Coolant versus water — which cools your engine better?
When it comes to whether coolant or water conducts more heat, the answer is simple; water wins. But there’s way more to the issue than just heat transfer.
Coolant versus water when it comes to corrosion
Cooling systems contain many different metals; steel, aluminum, manganese, and copper. Any time you combine dissimilar metals with an electrolyte solution, you get galvanic corrosion; an elector-chemical process where a metal that’s more reactive than the others acts like an anode and another as a cathode, causing an electropotential difference.The electropotential difference causes the ion migration from anodic metal into the electrolyte and then to the cathodic metals.
When you use plain water as a coolant, the water becomes the electrolyte. The longer you leave it in the cooling system, the more it will promote galvanic corrosion. The metal transfer eventually causes thinning of the heater core tubes, radiator tubes and deterioration of the water pump.
Coolant contains anti-corrosion additives
All automotive coolants are 92-95% polyethylene or polypropylene based with the remainder consisting of organic or inorganic corrosion inhibitors, pH balancing additives and anti-foaming agents.
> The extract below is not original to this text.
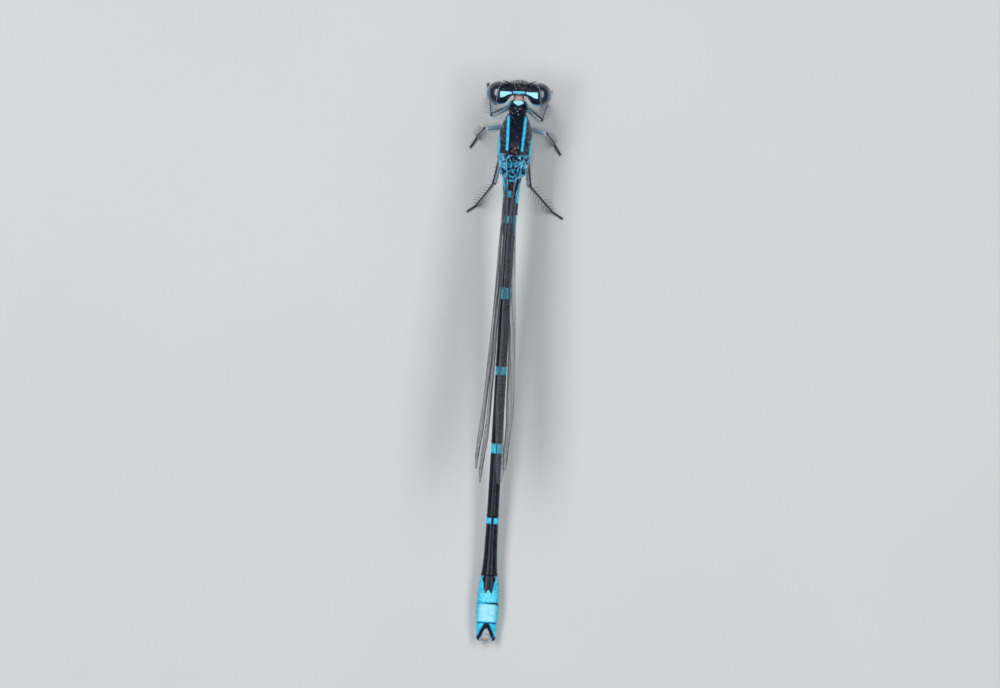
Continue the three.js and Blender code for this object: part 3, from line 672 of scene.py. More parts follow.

Older anti-corrosive additives like silicates and phosphates deposit onto cooling system surfaces to “passivate” the metals to prevent them from becoming anodic. Silicates and phosphates act quickly buy have short lives, so carmakers have turned to organic acid technology (OAT) to prevent cooling system corrosion and extend coolant life.
However, some carmakers prefer a hybrid mix to provide quick passivation yet still provide long life.
S-Hoat is a combination of silicates and organic acid
P-Hoat is a combination of phosphates and organic acid
Water in racing engines
If water is so corrosion, why is it used in race cars? Simple, because it’s drained after each race. The race car benefits from the higher heat transfer during the race, but isn’t affected by corrosion afterward because the water is drained.